Direction:
All entries below are to be set down again, identical to the source.
begin The data
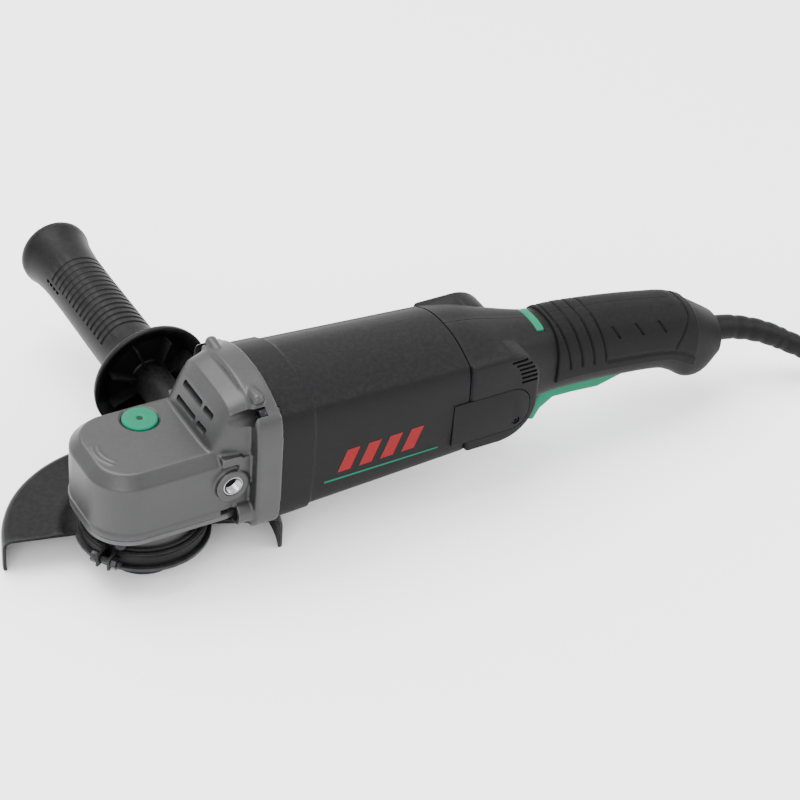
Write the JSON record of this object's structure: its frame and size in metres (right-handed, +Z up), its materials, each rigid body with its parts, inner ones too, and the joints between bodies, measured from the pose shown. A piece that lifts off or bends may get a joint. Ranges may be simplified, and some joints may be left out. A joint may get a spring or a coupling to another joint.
{
  "type": "angle grinder",
  "caption": "Corded angle grinder with a cast gear head, half-round wheel guard, side handle, long motor housing and a drooping rear handle with a paddle trigger.",
  "frame": {"origin": "centre of the spindle's free end face, level with the guard's rim and the surface that the tool stands on", "axes": "+X backwards along the motor from the spindle to the cord, +Y to the side with the side handle, +Z up the spindle away from the wheel"},
  "size_m": [0.6823, 0.2904, 0.1135],
  "materials": {
    "painted_casting": "gunmetal paint on die-cast aluminium",
    "dark_nylon": "fine-textured glass-filled nylon",
    "soft_pad": "soft moulded elastomer",
    "green_button": "smooth moulded plastic",
    "green_lever": "smooth moulded plastic",
    "black_steel": "black coated pressed steel",
    "bright_steel": "ground and turned steel",
    "dark_steel": "oiled dark steel",
    "copper": "enamelled and bare copper",
    "brass": "bright pressed brass",
    "carbon": "pressed carbon",
    "grip_plastic": "black moulded grip plastic",
    "cord_rubber": "black rubber jacket"
  },
  "bodies": {
    "casing": {"gear_housing": "painted_casting", "bearing_cover": "painted_casting", "cover_screw_1": "dark_steel", "cover_screw_2": "dark_steel", "cover_screw_3": "dark_steel", "cover_screw_4": "dark_steel", "spindle_bearing": "bright_steel", "spindle_bush": "brass", "lock_spring": "bright_steel", "motor_housing": "dark_nylon", "housing_screw_1": "dark_steel", "housing_screw_2": "dark_steel", "housing_screw_3": "dark_steel", "housing_screw_4": "dark_steel", "stator_core": "dark_steel", "field_coil_top": "copper", "field_coil_bottom": "copper", "front_bearing": "bright_steel", "rear_bearing": "bright_steel", "bearing_bracket": "dark_nylon", "air_baffle": "dark_nylon", "brush_holder_left": "brass", "brush_holder_right": "brass", "carbon_brush_left": "carbon", "carbon_brush_right": "carbon", "brush_cover_left": "dark_nylon", "brush_cover_right": "dark_nylon", "handle_shell_left": "dark_nylon", "handle_shell_right": "dark_nylon", "soft_grip_left": "soft_pad", "soft_grip_right": "soft_pad", "trigger_pin": "bright_steel", "switch_module": "grip_plastic", "side_handle": "grip_plastic", "side_handle_stud": "bright_steel", "cable_sleeve": "cord_rubber", "power_cord": "cord_rubber", "cord_coil": "cord_rubber", "plug_body": "cord_rubber", "plug_pin_1": "brass", "plug_pin_2": "brass"},
    "rotor": {"rotor_shaft": "bright_steel", "pinion_gear": "dark_steel", "armature_core": "dark_steel", "armature_winding_front": "copper", "armature_winding_rear": "copper", "commutator": "copper", "fan": "dark_nylon"},
    "spindle_set": {"spindle": "bright_steel", "crown_gear": "dark_steel", "inner_flange": "dark_steel", "lock_nut": "black_steel"},
    "spindle_lock": {"spindle_lock_button": "green_button", "lock_pin": "bright_steel"},
    "guard_set": {"guard": "black_steel", "guard_clamp_band": "black_steel", "clamp_screw": "bright_steel", "clamp_nut": "bright_steel"},
    "trigger_lever": {"trigger": "green_lever"},
    "lock_on": {"lock_on_button": "green_lever"}
  },
  "joints": [
    {"name": "rotor_spin", "type": "hinge", "parent": "casing", "child": "rotor", "pos_m": [0.1, 0, 0.07], "axis": [1, 0, 0], "continuous": true},
    {"name": "spindle_spin", "type": "hinge", "parent": "casing", "child": "spindle_set", "pos_m": [0, 0, 0.03], "axis": [0, 0, 1], "continuous": true},
    {"name": "spindle_lock_press", "type": "slide", "parent": "casing", "child": "spindle_lock", "axis": [0, 0, -1], "range_m": [0, 0.0035], "stiffness_N_per_m": 600, "springref_m": -0.003},
    {"name": "guard_turn", "type": "hinge", "parent": "casing", "child": "guard_set", "pos_m": [0, 0, 0.02], "axis": [0, 0, 1], "range_deg": [-90, 90]},
    {"name": "trigger_squeeze", "type": "hinge", "parent": "casing", "child": "trigger_lever", "pos_m": [0.3158, 0, 0.0445], "axis": [0, 1, 0], "range_deg": [0, 6], "stiffness_Nm_per_rad": 0.8, "springref_deg": -8.59},
    {"name": "lock_on_press", "type": "slide", "parent": "casing", "child": "lock_on", "axis": [0, 0, -1], "range_m": [0, 0.0025], "stiffness_N_per_m": 600, "springref_m": -0.003}
  ],
  "couplings": [
    {"joint": "spindle_spin", "follows": "rotor_spin", "ratio": 0.25}
  ]
}
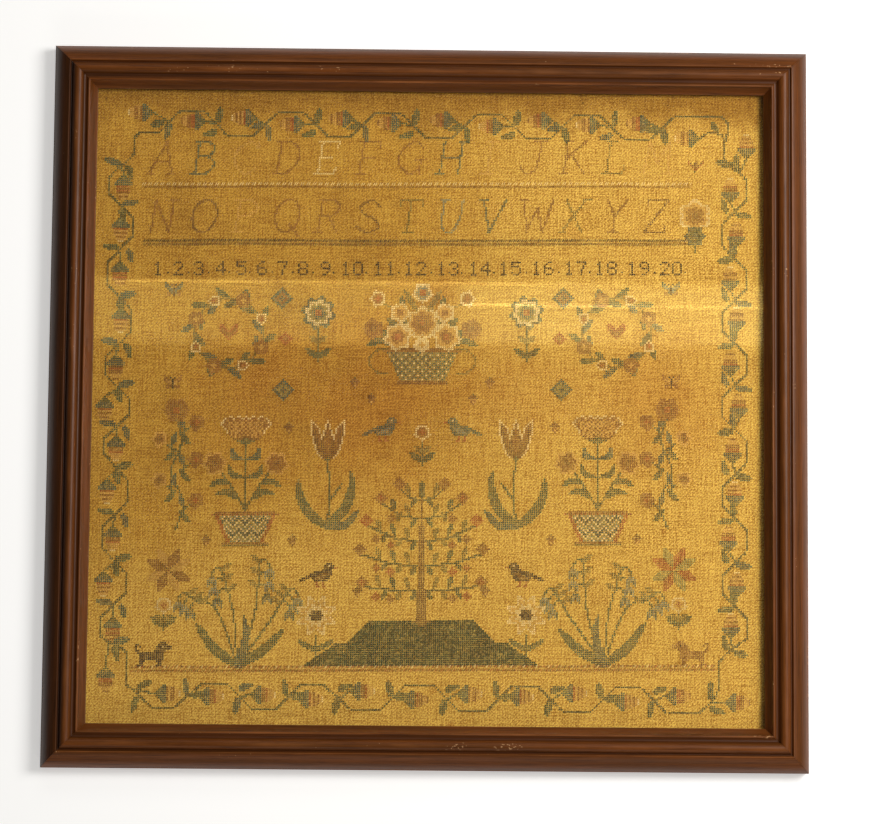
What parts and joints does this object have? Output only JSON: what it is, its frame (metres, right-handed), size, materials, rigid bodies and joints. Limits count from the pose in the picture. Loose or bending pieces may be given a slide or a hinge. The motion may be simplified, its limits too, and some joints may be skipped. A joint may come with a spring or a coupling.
{
  "type": "framed cross stitch sampler",
  "caption": "Cross stitch sampler on ochre linen, flat behind glass in a mitred dark wood moulding frame with a backing board.",
  "frame": {"origin": "middle of the back of the frame, in the plane of the rails' back faces", "axes": "+Z out of the picture's face, +Y to the picture's top, +X to the picture's right; the picture lies on its back"},
  "size_m": [0.512, 0.488, 0.022],
  "materials": {
    "stained_wood": "dark brown stain under a worn satin varnish",
    "clear_glass": "clear picture glass",
    "ochre_linen": "toned plain weave linen with cotton and silk cross stitch",
    "brown_board": "plain brown board"
  },
  "bodies": {
    "root": {"frame_bottom": "stained_wood", "frame_right": "stained_wood", "frame_top": "stained_wood", "frame_left": "stained_wood", "glass_pane": "clear_glass", "sampler_cloth": "ochre_linen", "backing_board": "brown_board"}
  },
  "joints": []
}
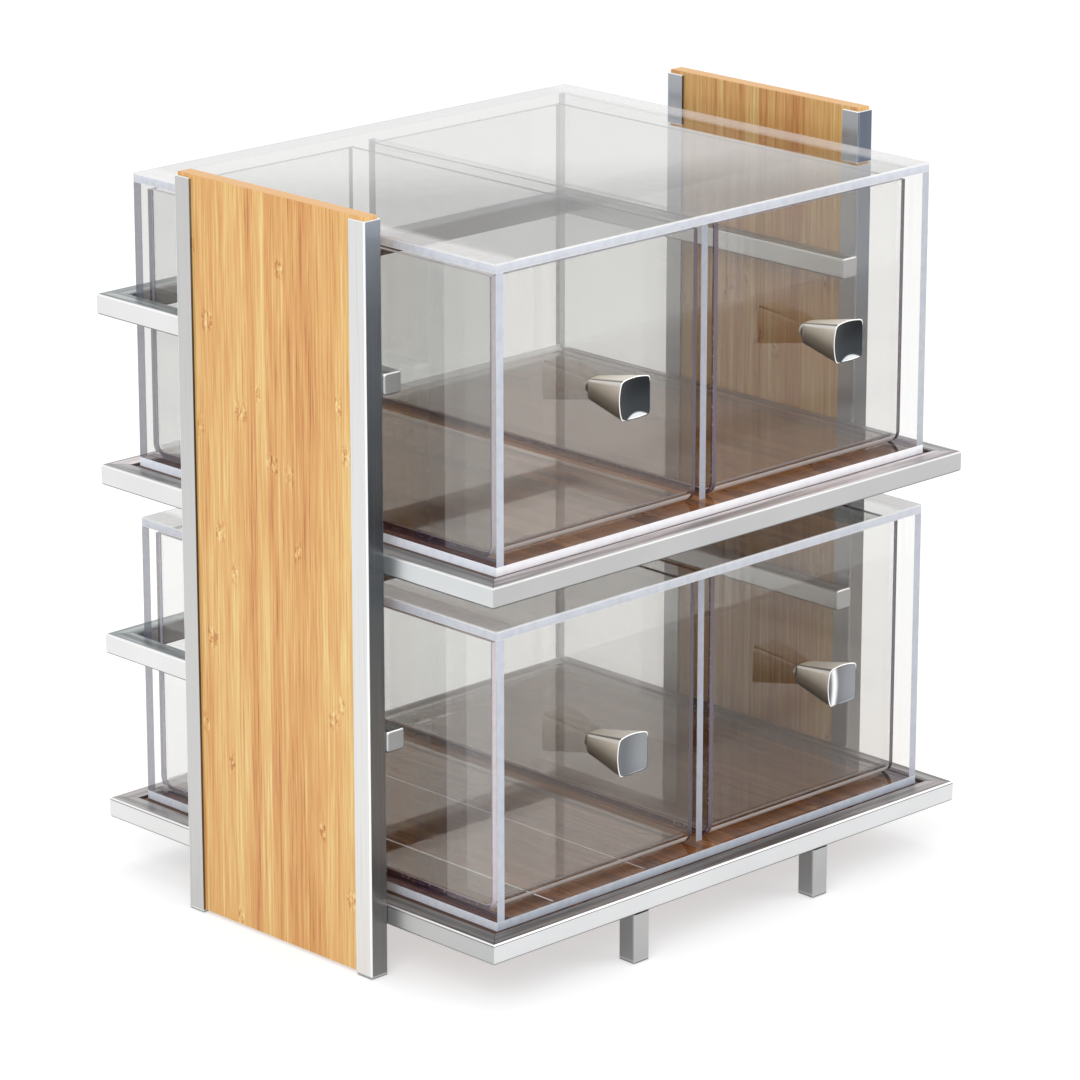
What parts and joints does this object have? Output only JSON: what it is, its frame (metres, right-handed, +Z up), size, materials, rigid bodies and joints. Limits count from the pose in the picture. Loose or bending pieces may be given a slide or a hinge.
end The data
Response for this exercise:
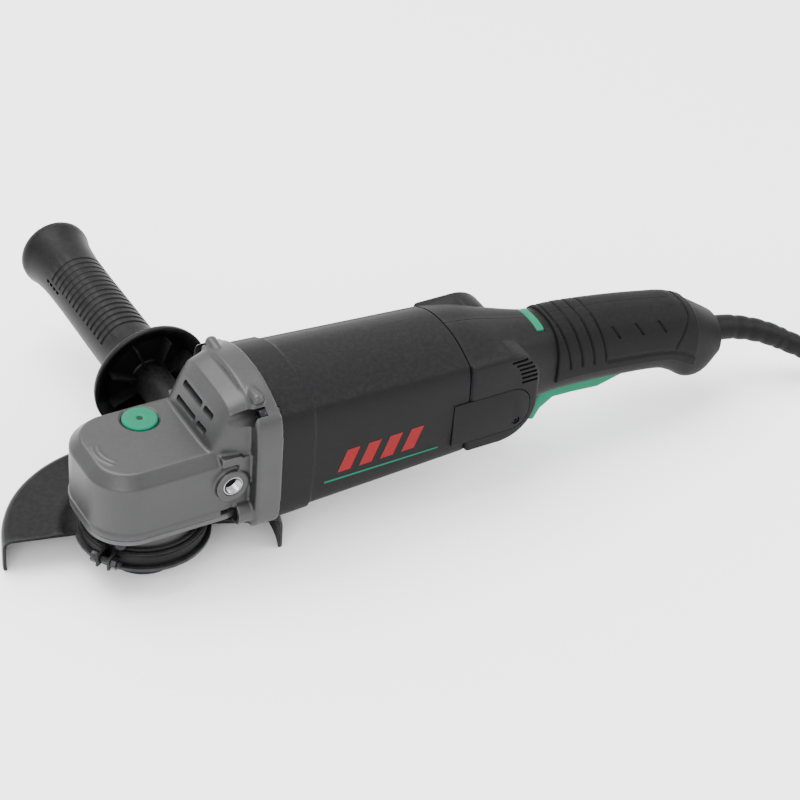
Write the JSON record of this object's structure: its frame and size in metres (right-handed, +Z up), its materials, each rigid body with its parts, inner ones too, and the joints between bodies, measured from the pose shown. A piece that lifts off or bends may get a joint. Ranges may be simplified, and some joints may be left out. A joint may get a spring or a coupling to another joint.
{
  "type": "angle grinder",
  "caption": "Corded angle grinder with a cast gear head, half-round wheel guard, side handle, long motor housing and a drooping rear handle with a paddle trigger.",
  "frame": {"origin": "centre of the spindle's free end face, level with the guard's rim and the surface that the tool stands on", "axes": "+X backwards along the motor from the spindle to the cord, +Y to the side with the side handle, +Z up the spindle away from the wheel"},
  "size_m": [0.6823, 0.2904, 0.1135],
  "materials": {
    "painted_casting": "gunmetal paint on die-cast aluminium",
    "dark_nylon": "fine-textured glass-filled nylon",
    "soft_pad": "soft moulded elastomer",
    "green_button": "smooth moulded plastic",
    "green_lever": "smooth moulded plastic",
    "black_steel": "black coated pressed steel",
    "bright_steel": "ground and turned steel",
    "dark_steel": "oiled dark steel",
    "copper": "enamelled and bare copper",
    "brass": "bright pressed brass",
    "carbon": "pressed carbon",
    "grip_plastic": "black moulded grip plastic",
    "cord_rubber": "black rubber jacket"
  },
  "bodies": {
    "casing": {"gear_housing": "painted_casting", "bearing_cover": "painted_casting", "cover_screw_1": "dark_steel", "cover_screw_2": "dark_steel", "cover_screw_3": "dark_steel", "cover_screw_4": "dark_steel", "spindle_bearing": "bright_steel", "spindle_bush": "brass", "lock_spring": "bright_steel", "motor_housing": "dark_nylon", "housing_screw_1": "dark_steel", "housing_screw_2": "dark_steel", "housing_screw_3": "dark_steel", "housing_screw_4": "dark_steel", "stator_core": "dark_steel", "field_coil_top": "copper", "field_coil_bottom": "copper", "front_bearing": "bright_steel", "rear_bearing": "bright_steel", "bearing_bracket": "dark_nylon", "air_baffle": "dark_nylon", "brush_holder_left": "brass", "brush_holder_right": "brass", "carbon_brush_left": "carbon", "carbon_brush_right": "carbon", "brush_cover_left": "dark_nylon", "brush_cover_right": "dark_nylon", "handle_shell_left": "dark_nylon", "handle_shell_right": "dark_nylon", "soft_grip_left": "soft_pad", "soft_grip_right": "soft_pad", "trigger_pin": "bright_steel", "switch_module": "grip_plastic", "side_handle": "grip_plastic", "side_handle_stud": "bright_steel", "cable_sleeve": "cord_rubber", "power_cord": "cord_rubber", "cord_coil": "cord_rubber", "plug_body": "cord_rubber", "plug_pin_1": "brass", "plug_pin_2": "brass"},
    "rotor": {"rotor_shaft": "bright_steel", "pinion_gear": "dark_steel", "armature_core": "dark_steel", "armature_winding_front": "copper", "armature_winding_rear": "copper", "commutator": "copper", "fan": "dark_nylon"},
    "spindle_set": {"spindle": "bright_steel", "crown_gear": "dark_steel", "inner_flange": "dark_steel", "lock_nut": "black_steel"},
    "spindle_lock": {"spindle_lock_button": "green_button", "lock_pin": "bright_steel"},
    "guard_set": {"guard": "black_steel", "guard_clamp_band": "black_steel", "clamp_screw": "bright_steel", "clamp_nut": "bright_steel"},
    "trigger_lever": {"trigger": "green_lever"},
    "lock_on": {"lock_on_button": "green_lever"}
  },
  "joints": [
    {"name": "rotor_spin", "type": "hinge", "parent": "casing", "child": "rotor", "pos_m": [0.1, 0, 0.07], "axis": [1, 0, 0], "continuous": true},
    {"name": "spindle_spin", "type": "hinge", "parent": "casing", "child": "spindle_set", "pos_m": [0, 0, 0.03], "axis": [0, 0, 1], "continuous": true},
    {"name": "spindle_lock_press", "type": "slide", "parent": "casing", "child": "spindle_lock", "axis": [0, 0, -1], "range_m": [0, 0.0035], "stiffness_N_per_m": 600, "springref_m": -0.003},
    {"name": "guard_turn", "type": "hinge", "parent": "casing", "child": "guard_set", "pos_m": [0, 0, 0.02], "axis": [0, 0, 1], "range_deg": [-90, 90]},
    {"name": "trigger_squeeze", "type": "hinge", "parent": "casing", "child": "trigger_lever", "pos_m": [0.3158, 0, 0.0445], "axis": [0, 1, 0], "range_deg": [0, 6], "stiffness_Nm_per_rad": 0.8, "springref_deg": -8.59},
    {"name": "lock_on_press", "type": "slide", "parent": "casing", "child": "lock_on", "axis": [0, 0, -1], "range_m": [0, 0.0025], "stiffness_N_per_m": 600, "springref_m": -0.003}
  ],
  "couplings": [
    {"joint": "spindle_spin", "follows": "rotor_spin", "ratio": 0.25}
  ]
}
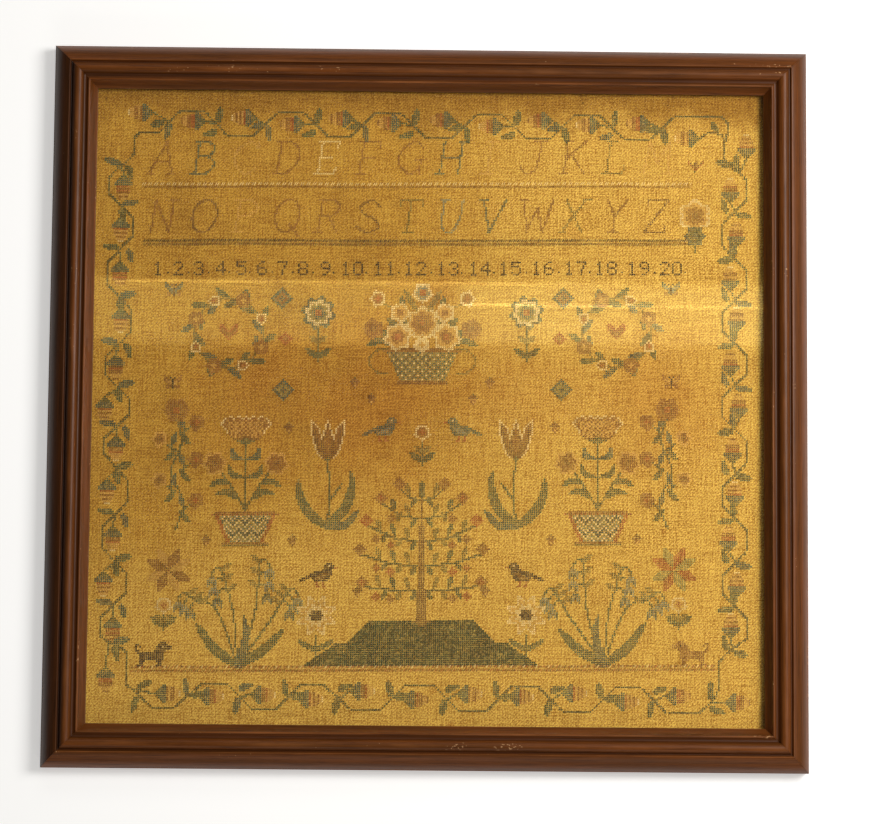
What parts and joints does this object have? Output only JSON: what it is, its frame (metres, right-handed), size, materials, rigid bodies and joints. Limits count from the pose in the picture. Loose or bending pieces may be given a slide or a hinge. The motion may be simplified, its limits too, and some joints may be skipped. A joint may come with a spring or a coupling.
{
  "type": "framed cross stitch sampler",
  "caption": "Cross stitch sampler on ochre linen, flat behind glass in a mitred dark wood moulding frame with a backing board.",
  "frame": {"origin": "middle of the back of the frame, in the plane of the rails' back faces", "axes": "+Z out of the picture's face, +Y to the picture's top, +X to the picture's right; the picture lies on its back"},
  "size_m": [0.512, 0.488, 0.022],
  "materials": {
    "stained_wood": "dark brown stain under a worn satin varnish",
    "clear_glass": "clear picture glass",
    "ochre_linen": "toned plain weave linen with cotton and silk cross stitch",
    "brown_board": "plain brown board"
  },
  "bodies": {
    "root": {"frame_bottom": "stained_wood", "frame_right": "stained_wood", "frame_top": "stained_wood", "frame_left": "stained_wood", "glass_pane": "clear_glass", "sampler_cloth": "ochre_linen", "backing_board": "brown_board"}
  },
  "joints": []
}
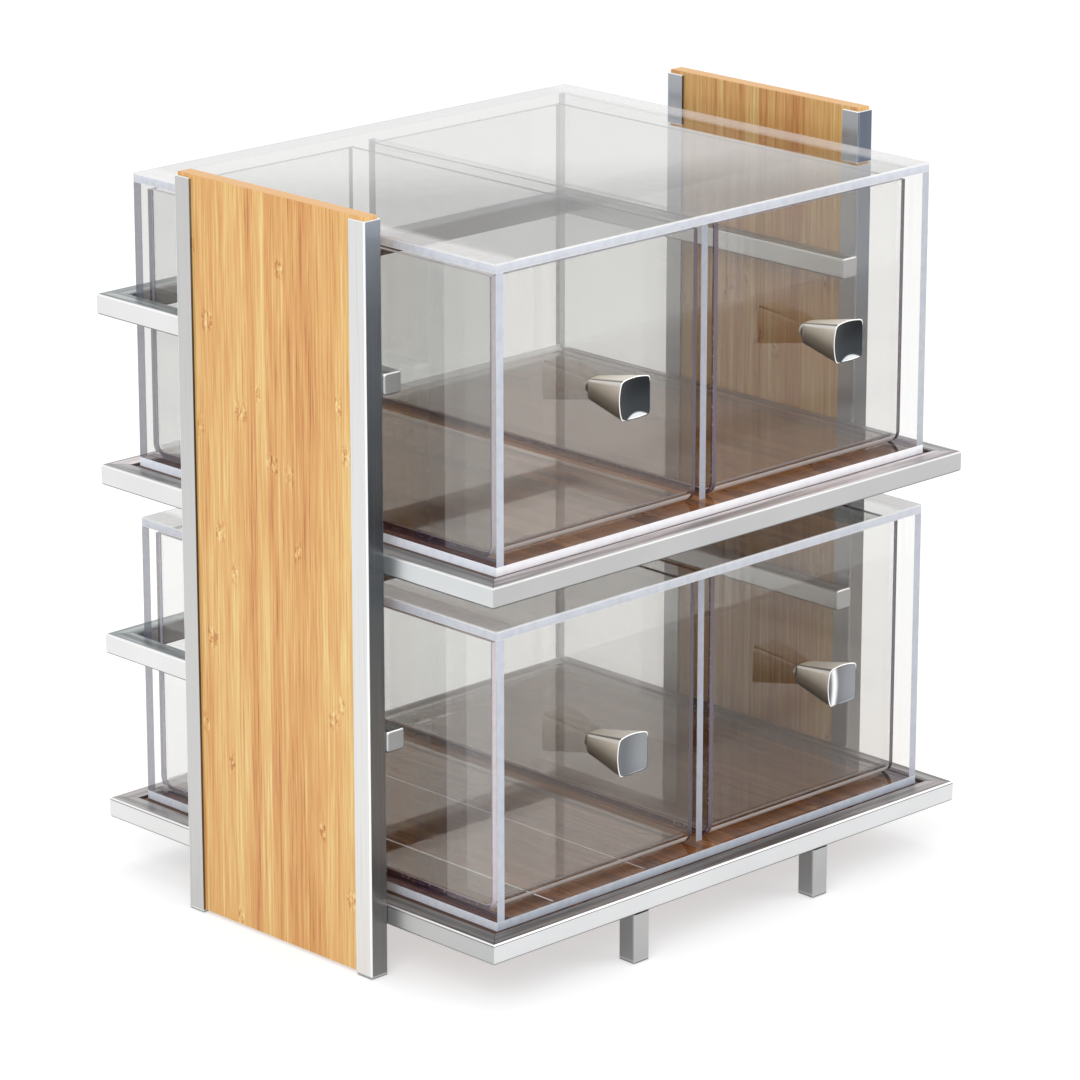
What parts and joints does this object have? Output only JSON: what it is, its frame (metres, right-handed, +Z up), size, materials, rigid bodies and joints. Limits count from the pose in the picture. Loose or bending pieces may be given a slide or a hinge.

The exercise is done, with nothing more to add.